Pernahkah terpikir
dalam lingkup seberkas gerakan hati. Kemana arah kita membelanjakan uang yang
sedang bersarang dalam dompet atau kantong saku?? untuk sekedar memenuhi
kebutuhan primer, sekunder, tersier atau mungkin ekstra lux dalam laju hidup
kita. Membeli pakaian, sekedar menambah koleksi yang sudah ada. Atau beberapa
aksesoris yang sebenarnya bukan kebutuhan mendesak, cemilan, makanan untuk
memberi setuhan seni pada tuntutan lidah yang ingin menari, apalagi?
Hanya ingin sekedar
berbagi kisah tentang lahirnya sebuah pemahaman baru dalam perjalanan
kehidupanku.
Dulu, aku
paling cerewet kalau membeli dan memilih sesuatu.

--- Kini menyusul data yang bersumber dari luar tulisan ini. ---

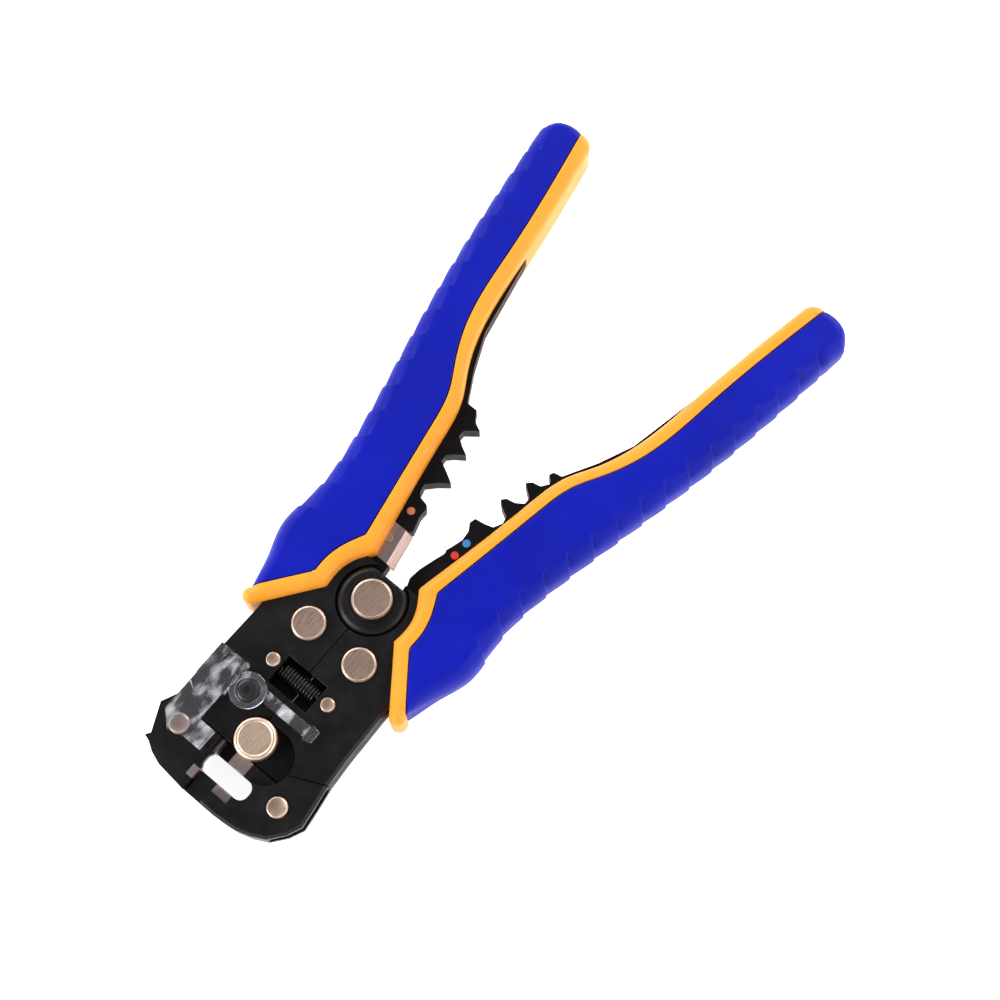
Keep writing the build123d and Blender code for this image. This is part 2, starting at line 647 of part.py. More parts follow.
with BuildPart() as wire_stop:
    block(*STOP_BLOCK)
    extrude(outline_face(STOP_ARM, RIGHT, STOP_OVER_RIVETS), amount=STOP_ARM_THICK)
    block(*STOP_FOOT)
    pillar(STOP_KNOB_R, STOP_SCREW, STOP_LOW, STOP_KNOB_TOP)
    block(*STOP_RAIL)
    extrude(outline_face(STOP_HOOK, RIGHT, STOP_LOW), amount=STOP_HOOK_THICK)
    pillar(STOP_SCREW_R, STOP_SCREW, STOP_LOW, STOP_KNOB_TOP, Mode.SUBTRACT)
    block(*STOP_CLIP, (STOP_LOW, STOP_CLIP_TOP), Mode.SUBTRACT)

with BuildPart() as wire_stop_clip:
    block(*STOP_CLIP, (STOP_LOW, STOP_CLIP_TOP))

with BuildPart() as wire_stop_screw:
    pillar(STOP_SCREW_R, STOP_SCREW, STOP_SCREW_LOW, STOP_KNOB_TOP)
    pillar(STOP_SCREW_HEAD_R, STOP_SCREW, STOP_KNOB_TOP, STOP_KNOB_TOP + STOP_SCREW_HEAD)

with BuildPart() as wire_stop_nut:
    pillar(STOP_NUT_R, STOP_SCREW, STOP_SCREW_LOW, STOP_NUT_TOP)
    pillar(STOP_SCREW_R, STOP_SCREW, STOP_SCREW_LOW, STOP_NUT_TOP, Mode.SUBTRACT)

# ---------------------------------------------------------------- grips


def band_edge(side):
    """Line between the hard inner band and the soft cover, from the tail to the front."""
    return [
        Spline(*on_side(BAND_EDGE, side)),
        Spline(*on_side(BAND_HUB, side)),
        Line(*on_side([BAND_HUB[-1], GRIP_OUTER[-1]], side)),
    ]


def cover_outline(side):
    """Face of the soft cover, in the plane that the grip lies on."""
    with BuildSketch(Plane.XY) as profile:
        with BuildLine():
            add(band_edge(side))
            Spline(*on_side(GRIP_OUTER, side))
            ThreePointArc(*on_side([BAND_EDGE[0], COVER_TAIL, GRIP_OUTER[0]], side))
        make_face()
    return profile.sketch


def band_outline(side):
    """Face of the hard inner band, in the plane that the grip lies on."""
    with BuildSketch(Plane.XY) as profile:
        with BuildLine():
            add(band_edge(side))
            Spline(*on_side(GRIP_INNER, side))
            Line(*on_side([GRIP_INNER[-1], GRIP_HUB[0]], side))
            Spline(*on_side(GRIP_HUB[:-1], side))
            Line(*on_side(GRIP_HUB[-2:], side))
            ThreePointArc(*on_side([GRIP_HUB[-1], GRIP_FRONT, GRIP_OUTER[-1]], side))
            ThreePointArc(*on_side([BAND_EDGE[0], BAND_TAIL, GRIP_INNER[0]], side))
        make_face()
    return profile.sketch


def cut_steelwork(steelwork):
    """Take the room of the plates and the blade out of the grip being built."""
    for piece in steelwork:
        add(piece.part, mode=Mode.SUBTRACT)


def grip_frame(side, steelwork):
    """Hard moulding: the band along the inner edge, and the web inside the cover."""
    with BuildPart() as frame:
        extrude(band_outline(side), amount=GRIP_DEPTH)
        extrude(outline_face(WEB, side, BACK_LOW), amount=FRONT_TOP - BACK_LOW)
        cut_steelwork(steelwork)
    return frame


def grip_cover(side, steelwork):
    """Soft cover with its long outer edge rounded, over and under the web."""
    with BuildPart() as cover:
        extrude(cover_outline(side), amount=GRIP_DEPTH)
        outer_edges = cover.edges().filter_by(GeomType.BSPLINE).sort_by(SortBy.LENGTH)[-2:]
        fillet(outer_edges, GRIP_EDGE_R)
        extrude(outline_face(WEB, side, BACK_LOW), amount=FRONT_TOP - BACK_LOW, mode=Mode.SUBTRACT)
        cut_steelwork(steelwork)
    return cover


left_steel = [left_core_plate, left_front_plate, left_back_plate, cutter_blade]
right_steel = [right_core_plate, right_front_plate, right_back_plate]
left_grip_frame = grip_frame(LEFT, left_steel)
right_grip_frame = grip_frame(RIGHT, right_steel)
left_grip_cover = grip_cover(LEFT, left_steel)
right_grip_cover = grip_cover(RIGHT, right_steel)

# ---------------------------------------------------------------- files

PIECES = {
    "left_core_plate": left_core_plate,
    "right_core_plate": right_core_plate,
    "left_front_plate": left_front_plate,
    "right_front_plate": right_front_plate,
    "left_back_plate": left_back_plate,
    "right_back_plate": right_back_plate,
    "left_nose_jaw": left_nose_jaw,
    "right_nose_jaw": right_nose_jaw,
    "blade_jaw": blade_jaw,
    "gripper_jaw": gripper_jaw,
    "gripper_pad_moving": gripper_pad_moving,
    "gripper_pad_fixed": gripper_pad_fixed,
    "stripping_blade_moving": stripping_blade_moving,
    "stripping_blade_fixed": stripping_blade_fixed,
    "main_pivot": main_pivot,
    "pivot_collar_front": pivot_collar_front,
    "pivot_collar_back": pivot_collar_back,
    "left_link_rivet": left_link_rivet,
    "right_link_rivet": right_link_rivet,
    "left_nose_rivet": left_nose_rivet,
    "right_nose_rivet": right_nose_rivet,
    "left_spring_pin": left_spring_pin,
    "right_spring_pin": right_spring_pin,
    "cutter_rivet": cutter_rivet,
    "head_spring": head_spring,
    "blade_jaw_spring": blade_jaw_spring,
    "gripper_jaw_spring": gripper_jaw_spring,
    "tension_knob": tension_knob,
    "cutter_blade": cutter_blade,
    "wire_stop": wire_stop,
    "wire_stop_clip": wire_stop_clip,
    "wire_stop_screw": wire_stop_screw,
    "wire_stop_nut": wire_stop_nut,
    "left_grip_frame": left_grip_frame,
    "right_grip_frame": right_grip_frame,
    "left_grip_cover": left_grip_cover,
    "right_grip_cover": right_grip_cover,
}

for mark_name, place in MARKS.items():
    with BuildPart() as mark:
        pillar(MARK_R, place, CORE_TOP - MARK_SINK, CORE_TOP + MARK_RISE)
    PIECES[mark_name] = mark

for piece_name, piece in PIECES.items():
    piece.part.label = piece_name
    export_step(piece.part, f"parts/{piece_name}.step")
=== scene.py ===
"""Looks of the self-adjusting wire stripper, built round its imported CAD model.

Lengths are written in millimetres in the tool's frame, and become metres where a mesh is made.
Outlines are points (x, distance from the tool's axis), which serve the left and the right side.
"""

import math

import bmesh
import bpy
import numpy as np
from mathutils import Matrix, Vector


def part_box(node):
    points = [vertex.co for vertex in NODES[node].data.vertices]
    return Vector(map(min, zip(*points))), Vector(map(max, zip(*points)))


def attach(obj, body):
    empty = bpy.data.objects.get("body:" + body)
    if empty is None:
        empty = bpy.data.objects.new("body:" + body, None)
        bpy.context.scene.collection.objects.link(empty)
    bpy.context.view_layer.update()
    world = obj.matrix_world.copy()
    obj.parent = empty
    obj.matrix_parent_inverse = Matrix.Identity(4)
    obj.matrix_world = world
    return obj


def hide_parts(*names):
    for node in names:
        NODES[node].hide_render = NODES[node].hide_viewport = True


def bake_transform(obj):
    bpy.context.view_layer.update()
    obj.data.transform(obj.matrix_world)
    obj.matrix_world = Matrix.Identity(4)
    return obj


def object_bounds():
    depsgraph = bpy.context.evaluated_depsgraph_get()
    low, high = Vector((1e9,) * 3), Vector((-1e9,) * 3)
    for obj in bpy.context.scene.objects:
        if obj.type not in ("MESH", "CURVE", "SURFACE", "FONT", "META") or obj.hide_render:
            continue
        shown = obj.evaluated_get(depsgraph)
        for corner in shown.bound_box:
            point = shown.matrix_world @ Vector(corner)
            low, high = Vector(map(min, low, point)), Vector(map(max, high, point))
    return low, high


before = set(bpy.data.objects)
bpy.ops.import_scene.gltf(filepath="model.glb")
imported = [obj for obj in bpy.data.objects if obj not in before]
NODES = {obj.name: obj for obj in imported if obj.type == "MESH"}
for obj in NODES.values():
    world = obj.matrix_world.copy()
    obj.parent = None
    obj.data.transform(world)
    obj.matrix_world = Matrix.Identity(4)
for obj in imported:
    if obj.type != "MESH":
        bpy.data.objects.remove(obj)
cad_low, cad_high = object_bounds()

MM = 0.001
LEFT = -1
RIGHT = 1
SIDE_NAME = {LEFT: "left", RIGHT: "right"}
LEVER = {LEFT: "left_lever", RIGHT: "right_lever"}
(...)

Jika berbelanja ke pasar.
Suka putar-putar keliling dulu untuk mencari yang paling pas dengan selera,
yang paling berkwalitas tapi murah (mayoritas insting manusia memang tak mau
rugi kan.. hehe). Putar-putar sampe capek pun tak masalah. Asalkan sesuai
dengan pilihan hati. Apalagi saat kota kecil kami mulai dipersolek oleh
penguasa modal. Dengan menjamurnya mini market yang bersih dan dagangan tertata
indah, sungguh nyaman untuk berbelanja. Rasanya biar punya dompet tipis pun
tetep semangat buat jalan-jalan belanja. Memanjakan mata meski tak niat beli. Aku
jarang mau membeli dagangan yang tinggal sedikit dan tak memberi keleluasaan
untuk memilih dan membandingkan. Entahlah...
Dalam alur yang
mempertemukan aku dengan teman hidup. Ternyata suamiku adalah seorang pedagang
pakaian. Tepatnya adalah sales pakaian yang memasok kemeja dan celana cowok ke
pasar-pasar tradisional. Dia punya banyak teman sesama sales dan pedagang
pasar. Dan sanak kerabat dari pihak keluarganya mayoritas juga berprofesi
sebagai pedagang berbagai kebutuhan masyarakat.
Kesemuanya
tiba-tiba membuat perubahan dalam hidupku. Perubahan tentang kebiasaan dan
perenungan dalam memandang sebuah perputaran uang.
Yup... zaman
terus berlenggang. Tak peduli pada kaki-kaki ringkih yang berlomba mengejar. Di
kota kecilku kini telah dibangun sebuah pusat perbelanjaan yang cukup wah bagi
orang-orang kampung. KERATON mall... namanya. Dengan fasilitas eskalator atau
tangga berjalan seperti yang sering terlihat di sinetron layar kaca, sungguh
memikat konsumen dari penjuru daerah Jombang dan sekitarnya. Berduyun
berdesakan orang-orang datang kesana... sungguh keren pokoknya kalau bisa
cerita...
“Aku dah pernah
ke keraton lho....”
“Baju ini beli
di keraton.. suer..”....
Begitupun aku,
sempat pengen banget menginjakkan kaki di shoping mall yang baru buka itu.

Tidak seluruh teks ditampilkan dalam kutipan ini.